* _Work required_:
Set down, please, exactly the lines below that run from the line with "first_colour_coat();" to the line with "rng = np.random.default_rng(SEED)", both lines included.

[Stored data]
· · ·
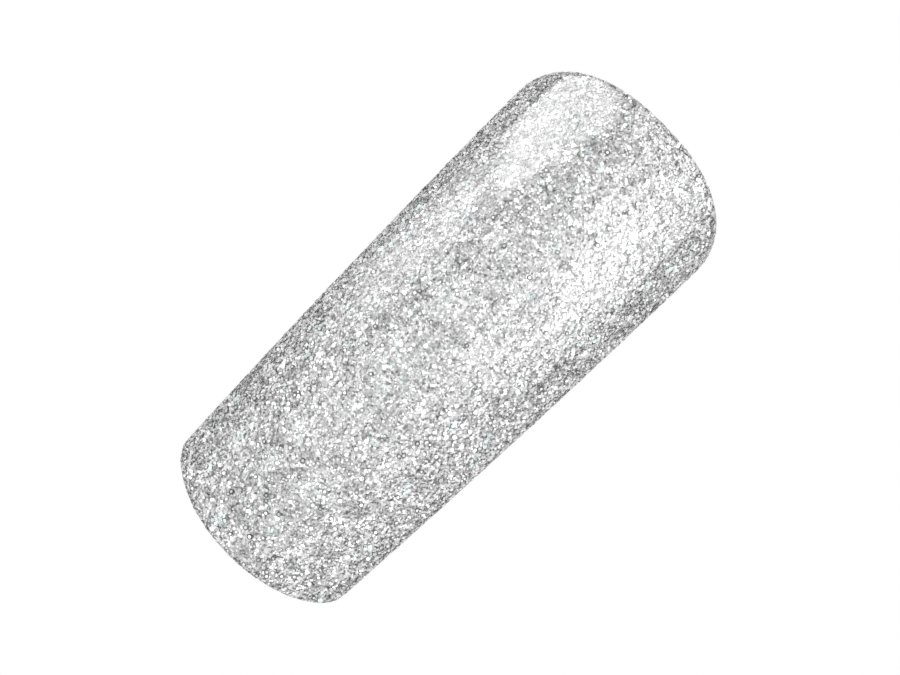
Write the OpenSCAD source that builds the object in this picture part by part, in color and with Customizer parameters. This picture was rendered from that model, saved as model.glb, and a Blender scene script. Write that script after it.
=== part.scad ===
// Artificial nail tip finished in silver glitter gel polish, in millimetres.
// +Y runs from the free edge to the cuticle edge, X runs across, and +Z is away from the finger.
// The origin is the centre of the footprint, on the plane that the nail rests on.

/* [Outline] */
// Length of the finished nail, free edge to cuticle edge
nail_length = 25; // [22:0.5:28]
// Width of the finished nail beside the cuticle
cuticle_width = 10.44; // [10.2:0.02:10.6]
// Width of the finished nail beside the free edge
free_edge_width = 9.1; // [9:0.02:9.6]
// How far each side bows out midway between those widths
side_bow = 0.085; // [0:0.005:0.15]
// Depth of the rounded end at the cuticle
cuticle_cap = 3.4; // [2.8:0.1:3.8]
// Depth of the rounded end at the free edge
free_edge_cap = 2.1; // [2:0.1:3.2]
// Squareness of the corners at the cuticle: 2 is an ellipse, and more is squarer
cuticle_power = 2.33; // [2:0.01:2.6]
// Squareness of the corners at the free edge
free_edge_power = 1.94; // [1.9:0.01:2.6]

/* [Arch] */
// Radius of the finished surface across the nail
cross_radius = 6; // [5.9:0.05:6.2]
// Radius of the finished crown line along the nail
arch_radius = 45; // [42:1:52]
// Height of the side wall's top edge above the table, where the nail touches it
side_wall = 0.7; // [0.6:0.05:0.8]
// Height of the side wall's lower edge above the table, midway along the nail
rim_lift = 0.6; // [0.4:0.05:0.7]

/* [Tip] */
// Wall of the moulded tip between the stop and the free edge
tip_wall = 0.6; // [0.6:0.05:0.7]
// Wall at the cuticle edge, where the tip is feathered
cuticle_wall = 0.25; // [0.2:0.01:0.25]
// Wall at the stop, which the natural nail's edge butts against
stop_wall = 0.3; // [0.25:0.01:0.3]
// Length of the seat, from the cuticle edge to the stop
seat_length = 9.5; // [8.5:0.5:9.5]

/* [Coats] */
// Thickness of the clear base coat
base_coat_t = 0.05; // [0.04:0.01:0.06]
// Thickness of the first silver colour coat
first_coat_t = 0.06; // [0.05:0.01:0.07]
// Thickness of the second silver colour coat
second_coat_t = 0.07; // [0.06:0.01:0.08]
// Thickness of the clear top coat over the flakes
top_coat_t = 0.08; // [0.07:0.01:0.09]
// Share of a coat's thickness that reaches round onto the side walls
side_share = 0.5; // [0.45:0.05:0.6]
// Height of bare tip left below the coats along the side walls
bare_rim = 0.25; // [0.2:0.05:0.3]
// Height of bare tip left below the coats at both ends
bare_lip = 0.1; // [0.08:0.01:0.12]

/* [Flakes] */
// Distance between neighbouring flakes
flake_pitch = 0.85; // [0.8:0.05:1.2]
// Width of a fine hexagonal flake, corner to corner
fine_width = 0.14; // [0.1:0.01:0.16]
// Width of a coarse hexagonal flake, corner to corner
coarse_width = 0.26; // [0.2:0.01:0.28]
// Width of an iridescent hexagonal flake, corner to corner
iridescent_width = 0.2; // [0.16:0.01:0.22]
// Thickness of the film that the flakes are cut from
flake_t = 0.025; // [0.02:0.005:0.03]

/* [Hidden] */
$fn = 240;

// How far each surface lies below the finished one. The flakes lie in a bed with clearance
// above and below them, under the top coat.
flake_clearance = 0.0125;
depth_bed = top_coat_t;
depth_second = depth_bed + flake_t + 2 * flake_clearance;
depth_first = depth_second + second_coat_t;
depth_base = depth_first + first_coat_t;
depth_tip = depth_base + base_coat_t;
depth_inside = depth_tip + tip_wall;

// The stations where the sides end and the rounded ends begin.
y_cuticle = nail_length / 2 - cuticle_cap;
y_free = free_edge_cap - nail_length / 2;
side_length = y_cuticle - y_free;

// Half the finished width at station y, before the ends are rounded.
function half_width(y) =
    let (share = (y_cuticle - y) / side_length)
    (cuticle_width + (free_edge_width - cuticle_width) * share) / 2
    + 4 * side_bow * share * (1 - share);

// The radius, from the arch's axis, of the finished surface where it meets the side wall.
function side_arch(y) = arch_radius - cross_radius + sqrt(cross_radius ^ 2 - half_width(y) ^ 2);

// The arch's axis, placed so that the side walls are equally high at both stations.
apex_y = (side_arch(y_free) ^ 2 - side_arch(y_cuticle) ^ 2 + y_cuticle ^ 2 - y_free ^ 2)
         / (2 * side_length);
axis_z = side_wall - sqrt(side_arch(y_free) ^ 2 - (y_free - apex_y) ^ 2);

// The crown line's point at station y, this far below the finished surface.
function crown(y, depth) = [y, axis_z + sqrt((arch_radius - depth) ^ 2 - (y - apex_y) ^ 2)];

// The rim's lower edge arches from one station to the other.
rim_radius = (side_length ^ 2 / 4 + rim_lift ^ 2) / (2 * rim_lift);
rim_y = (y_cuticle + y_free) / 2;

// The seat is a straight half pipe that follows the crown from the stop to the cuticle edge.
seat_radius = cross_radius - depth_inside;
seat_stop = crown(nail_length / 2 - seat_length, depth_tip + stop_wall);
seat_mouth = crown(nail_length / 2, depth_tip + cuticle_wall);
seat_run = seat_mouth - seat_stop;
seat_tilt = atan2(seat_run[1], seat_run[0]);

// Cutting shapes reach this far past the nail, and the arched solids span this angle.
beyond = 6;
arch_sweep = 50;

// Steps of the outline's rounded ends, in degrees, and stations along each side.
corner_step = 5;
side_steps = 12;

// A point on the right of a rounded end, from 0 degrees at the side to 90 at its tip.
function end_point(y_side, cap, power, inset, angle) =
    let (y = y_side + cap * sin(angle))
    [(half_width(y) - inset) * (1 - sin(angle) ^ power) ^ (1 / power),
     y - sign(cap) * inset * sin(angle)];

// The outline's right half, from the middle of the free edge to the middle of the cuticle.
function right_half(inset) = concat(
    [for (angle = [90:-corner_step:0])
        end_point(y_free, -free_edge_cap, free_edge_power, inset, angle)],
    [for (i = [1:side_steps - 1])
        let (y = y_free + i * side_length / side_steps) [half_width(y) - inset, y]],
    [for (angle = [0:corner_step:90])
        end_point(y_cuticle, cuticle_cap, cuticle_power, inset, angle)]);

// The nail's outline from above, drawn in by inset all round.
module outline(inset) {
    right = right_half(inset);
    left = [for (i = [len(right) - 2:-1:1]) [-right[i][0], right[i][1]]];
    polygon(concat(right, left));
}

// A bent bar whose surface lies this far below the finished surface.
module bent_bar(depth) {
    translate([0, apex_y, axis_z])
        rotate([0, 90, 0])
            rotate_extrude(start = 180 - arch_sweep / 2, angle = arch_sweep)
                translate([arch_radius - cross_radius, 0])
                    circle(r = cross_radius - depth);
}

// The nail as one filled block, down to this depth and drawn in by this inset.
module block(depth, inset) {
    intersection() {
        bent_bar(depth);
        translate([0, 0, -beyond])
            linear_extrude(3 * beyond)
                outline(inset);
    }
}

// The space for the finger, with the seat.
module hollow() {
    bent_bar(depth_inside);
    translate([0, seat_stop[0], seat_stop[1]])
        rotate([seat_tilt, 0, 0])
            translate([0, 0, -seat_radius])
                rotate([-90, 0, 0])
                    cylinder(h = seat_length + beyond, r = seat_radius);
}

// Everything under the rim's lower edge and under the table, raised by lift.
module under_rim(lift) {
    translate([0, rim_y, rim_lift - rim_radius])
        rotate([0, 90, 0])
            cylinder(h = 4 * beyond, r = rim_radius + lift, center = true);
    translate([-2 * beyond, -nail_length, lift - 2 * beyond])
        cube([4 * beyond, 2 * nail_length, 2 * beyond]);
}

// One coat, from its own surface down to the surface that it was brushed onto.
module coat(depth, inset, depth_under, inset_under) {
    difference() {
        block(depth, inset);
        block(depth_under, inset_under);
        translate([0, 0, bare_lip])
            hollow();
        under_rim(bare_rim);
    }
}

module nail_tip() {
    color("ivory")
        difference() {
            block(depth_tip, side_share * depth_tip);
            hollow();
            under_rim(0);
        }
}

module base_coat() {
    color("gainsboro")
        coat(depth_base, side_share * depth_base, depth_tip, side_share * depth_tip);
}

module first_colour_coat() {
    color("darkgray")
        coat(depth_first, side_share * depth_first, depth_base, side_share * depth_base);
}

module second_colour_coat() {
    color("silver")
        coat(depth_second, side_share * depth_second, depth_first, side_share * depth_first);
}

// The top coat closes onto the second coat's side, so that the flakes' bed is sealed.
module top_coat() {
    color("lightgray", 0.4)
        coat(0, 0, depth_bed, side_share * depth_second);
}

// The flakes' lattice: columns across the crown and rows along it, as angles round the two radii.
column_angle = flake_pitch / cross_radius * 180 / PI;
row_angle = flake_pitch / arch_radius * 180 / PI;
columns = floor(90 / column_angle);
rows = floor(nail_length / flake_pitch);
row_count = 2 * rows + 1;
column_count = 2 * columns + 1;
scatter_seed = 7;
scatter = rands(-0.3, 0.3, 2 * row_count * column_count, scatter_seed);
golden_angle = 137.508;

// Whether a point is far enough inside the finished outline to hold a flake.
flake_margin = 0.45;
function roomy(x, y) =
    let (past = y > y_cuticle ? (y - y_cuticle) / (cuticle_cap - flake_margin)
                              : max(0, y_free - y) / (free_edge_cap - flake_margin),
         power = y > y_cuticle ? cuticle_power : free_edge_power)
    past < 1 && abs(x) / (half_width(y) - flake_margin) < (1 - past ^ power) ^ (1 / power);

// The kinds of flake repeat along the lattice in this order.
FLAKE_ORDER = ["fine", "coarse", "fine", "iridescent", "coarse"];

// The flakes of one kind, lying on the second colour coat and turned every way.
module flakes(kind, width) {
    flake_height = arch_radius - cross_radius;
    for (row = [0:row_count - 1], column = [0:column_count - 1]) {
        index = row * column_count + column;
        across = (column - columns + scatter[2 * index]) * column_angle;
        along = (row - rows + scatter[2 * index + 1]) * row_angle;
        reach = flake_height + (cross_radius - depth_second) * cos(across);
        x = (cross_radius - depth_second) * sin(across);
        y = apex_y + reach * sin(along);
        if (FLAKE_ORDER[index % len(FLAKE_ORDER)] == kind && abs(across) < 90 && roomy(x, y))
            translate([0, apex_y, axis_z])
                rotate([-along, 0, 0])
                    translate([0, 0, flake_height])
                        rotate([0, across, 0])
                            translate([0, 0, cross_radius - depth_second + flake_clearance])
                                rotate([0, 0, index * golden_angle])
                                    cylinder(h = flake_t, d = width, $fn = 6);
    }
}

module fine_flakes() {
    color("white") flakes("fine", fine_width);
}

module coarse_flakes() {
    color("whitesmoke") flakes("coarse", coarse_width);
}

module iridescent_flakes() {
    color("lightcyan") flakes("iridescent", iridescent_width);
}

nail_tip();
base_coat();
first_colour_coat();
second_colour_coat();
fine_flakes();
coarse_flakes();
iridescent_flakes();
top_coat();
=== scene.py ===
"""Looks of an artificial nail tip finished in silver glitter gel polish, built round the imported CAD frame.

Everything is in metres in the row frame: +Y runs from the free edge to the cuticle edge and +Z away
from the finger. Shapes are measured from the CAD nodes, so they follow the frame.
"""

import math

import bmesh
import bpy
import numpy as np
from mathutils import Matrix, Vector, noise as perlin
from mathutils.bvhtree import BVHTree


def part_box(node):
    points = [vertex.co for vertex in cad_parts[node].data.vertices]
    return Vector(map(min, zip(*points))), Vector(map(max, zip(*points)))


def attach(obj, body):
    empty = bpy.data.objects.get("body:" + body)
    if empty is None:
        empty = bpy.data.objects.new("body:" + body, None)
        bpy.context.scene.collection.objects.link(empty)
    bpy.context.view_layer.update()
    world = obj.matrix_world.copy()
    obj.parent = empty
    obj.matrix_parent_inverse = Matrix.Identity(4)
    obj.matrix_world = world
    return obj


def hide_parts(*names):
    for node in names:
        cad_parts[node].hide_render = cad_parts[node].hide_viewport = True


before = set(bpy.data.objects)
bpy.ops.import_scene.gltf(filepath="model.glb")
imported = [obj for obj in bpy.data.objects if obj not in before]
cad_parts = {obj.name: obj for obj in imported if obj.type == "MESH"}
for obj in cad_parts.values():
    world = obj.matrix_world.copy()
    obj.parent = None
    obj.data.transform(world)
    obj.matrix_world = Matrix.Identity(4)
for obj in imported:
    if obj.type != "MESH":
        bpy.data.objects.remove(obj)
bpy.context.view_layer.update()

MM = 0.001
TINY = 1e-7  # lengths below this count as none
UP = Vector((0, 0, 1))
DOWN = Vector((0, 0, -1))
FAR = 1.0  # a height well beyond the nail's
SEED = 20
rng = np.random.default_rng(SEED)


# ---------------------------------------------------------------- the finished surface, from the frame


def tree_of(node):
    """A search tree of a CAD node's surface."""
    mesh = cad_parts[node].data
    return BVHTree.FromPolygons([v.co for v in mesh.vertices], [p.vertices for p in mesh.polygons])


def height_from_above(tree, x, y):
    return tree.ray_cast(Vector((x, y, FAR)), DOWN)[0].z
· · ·
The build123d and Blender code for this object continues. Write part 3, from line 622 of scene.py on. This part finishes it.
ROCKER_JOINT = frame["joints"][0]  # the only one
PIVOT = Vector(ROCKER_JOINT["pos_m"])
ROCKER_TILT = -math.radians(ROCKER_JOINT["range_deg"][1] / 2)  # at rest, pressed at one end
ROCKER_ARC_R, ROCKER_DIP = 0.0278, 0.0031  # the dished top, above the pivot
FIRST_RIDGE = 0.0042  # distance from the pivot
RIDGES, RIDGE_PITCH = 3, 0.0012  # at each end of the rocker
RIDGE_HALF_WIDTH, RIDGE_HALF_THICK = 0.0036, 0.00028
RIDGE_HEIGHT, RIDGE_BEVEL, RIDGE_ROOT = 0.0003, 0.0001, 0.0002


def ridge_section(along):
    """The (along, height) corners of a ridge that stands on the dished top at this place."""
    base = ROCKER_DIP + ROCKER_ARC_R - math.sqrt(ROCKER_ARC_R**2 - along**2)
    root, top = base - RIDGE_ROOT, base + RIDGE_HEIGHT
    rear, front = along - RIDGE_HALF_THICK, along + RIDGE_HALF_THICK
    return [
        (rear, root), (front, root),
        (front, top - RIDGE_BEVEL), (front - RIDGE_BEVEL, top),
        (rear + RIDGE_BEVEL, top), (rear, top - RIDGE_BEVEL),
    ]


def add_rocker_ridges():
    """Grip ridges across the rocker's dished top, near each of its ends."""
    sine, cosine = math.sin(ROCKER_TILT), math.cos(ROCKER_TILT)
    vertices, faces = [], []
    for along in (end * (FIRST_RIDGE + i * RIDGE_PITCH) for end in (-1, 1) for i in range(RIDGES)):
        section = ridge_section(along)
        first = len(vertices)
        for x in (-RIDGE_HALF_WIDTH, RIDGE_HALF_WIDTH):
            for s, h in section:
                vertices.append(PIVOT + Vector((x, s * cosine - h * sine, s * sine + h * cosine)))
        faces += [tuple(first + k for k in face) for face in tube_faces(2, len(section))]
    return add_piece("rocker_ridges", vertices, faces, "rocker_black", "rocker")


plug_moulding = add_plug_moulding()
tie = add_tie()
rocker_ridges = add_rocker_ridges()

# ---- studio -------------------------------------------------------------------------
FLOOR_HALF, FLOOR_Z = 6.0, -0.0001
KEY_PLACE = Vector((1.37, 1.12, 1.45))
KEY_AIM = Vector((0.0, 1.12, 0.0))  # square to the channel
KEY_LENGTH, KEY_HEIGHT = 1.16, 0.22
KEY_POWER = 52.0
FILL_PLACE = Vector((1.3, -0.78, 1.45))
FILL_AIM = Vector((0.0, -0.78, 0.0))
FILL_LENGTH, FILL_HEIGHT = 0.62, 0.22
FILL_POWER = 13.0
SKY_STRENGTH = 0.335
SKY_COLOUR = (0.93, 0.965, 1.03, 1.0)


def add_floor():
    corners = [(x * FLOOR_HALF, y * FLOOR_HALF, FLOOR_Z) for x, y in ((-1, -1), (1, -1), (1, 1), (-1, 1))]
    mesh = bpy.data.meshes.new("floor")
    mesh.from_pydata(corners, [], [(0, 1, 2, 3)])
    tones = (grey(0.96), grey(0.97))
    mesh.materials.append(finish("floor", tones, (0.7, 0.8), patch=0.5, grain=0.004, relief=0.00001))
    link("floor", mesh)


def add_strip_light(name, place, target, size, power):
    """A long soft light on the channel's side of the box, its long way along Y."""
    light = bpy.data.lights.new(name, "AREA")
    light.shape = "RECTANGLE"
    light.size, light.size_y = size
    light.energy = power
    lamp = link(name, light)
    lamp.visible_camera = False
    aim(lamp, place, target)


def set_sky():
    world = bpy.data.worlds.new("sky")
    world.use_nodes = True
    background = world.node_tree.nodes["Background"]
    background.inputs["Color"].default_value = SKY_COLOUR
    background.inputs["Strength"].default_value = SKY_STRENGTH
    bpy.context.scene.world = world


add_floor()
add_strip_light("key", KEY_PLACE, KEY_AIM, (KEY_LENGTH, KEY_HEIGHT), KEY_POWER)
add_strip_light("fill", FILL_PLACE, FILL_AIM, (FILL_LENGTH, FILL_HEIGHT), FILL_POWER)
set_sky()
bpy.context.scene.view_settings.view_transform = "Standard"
· · ·
* _Correct result_:
first_colour_coat();
second_colour_coat();
fine_flakes();
coarse_flakes();
iridescent_flakes();
top_coat();
=== scene.py ===
"""Looks of an artificial nail tip finished in silver glitter gel polish, built round the imported CAD frame.

Everything is in metres in the row frame: +Y runs from the free edge to the cuticle edge and +Z away
from the finger. Shapes are measured from the CAD nodes, so they follow the frame.
"""

import math

import bmesh
import bpy
import numpy as np
from mathutils import Matrix, Vector, noise as perlin
from mathutils.bvhtree import BVHTree


def part_box(node):
    points = [vertex.co for vertex in cad_parts[node].data.vertices]
    return Vector(map(min, zip(*points))), Vector(map(max, zip(*points)))


def attach(obj, body):
    empty = bpy.data.objects.get("body:" + body)
    if empty is None:
        empty = bpy.data.objects.new("body:" + body, None)
        bpy.context.scene.collection.objects.link(empty)
    bpy.context.view_layer.update()
    world = obj.matrix_world.copy()
    obj.parent = empty
    obj.matrix_parent_inverse = Matrix.Identity(4)
    obj.matrix_world = world
    return obj


def hide_parts(*names):
    for node in names:
        cad_parts[node].hide_render = cad_parts[node].hide_viewport = True


before = set(bpy.data.objects)
bpy.ops.import_scene.gltf(filepath="model.glb")
imported = [obj for obj in bpy.data.objects if obj not in before]
cad_parts = {obj.name: obj for obj in imported if obj.type == "MESH"}
for obj in cad_parts.values():
    world = obj.matrix_world.copy()
    obj.parent = None
    obj.data.transform(world)
    obj.matrix_world = Matrix.Identity(4)
for obj in imported:
    if obj.type != "MESH":
        bpy.data.objects.remove(obj)
bpy.context.view_layer.update()

MM = 0.001
TINY = 1e-7  # lengths below this count as none
UP = Vector((0, 0, 1))
DOWN = Vector((0, 0, -1))
FAR = 1.0  # a height well beyond the nail's
SEED = 20
rng = np.random.default_rng(SEED)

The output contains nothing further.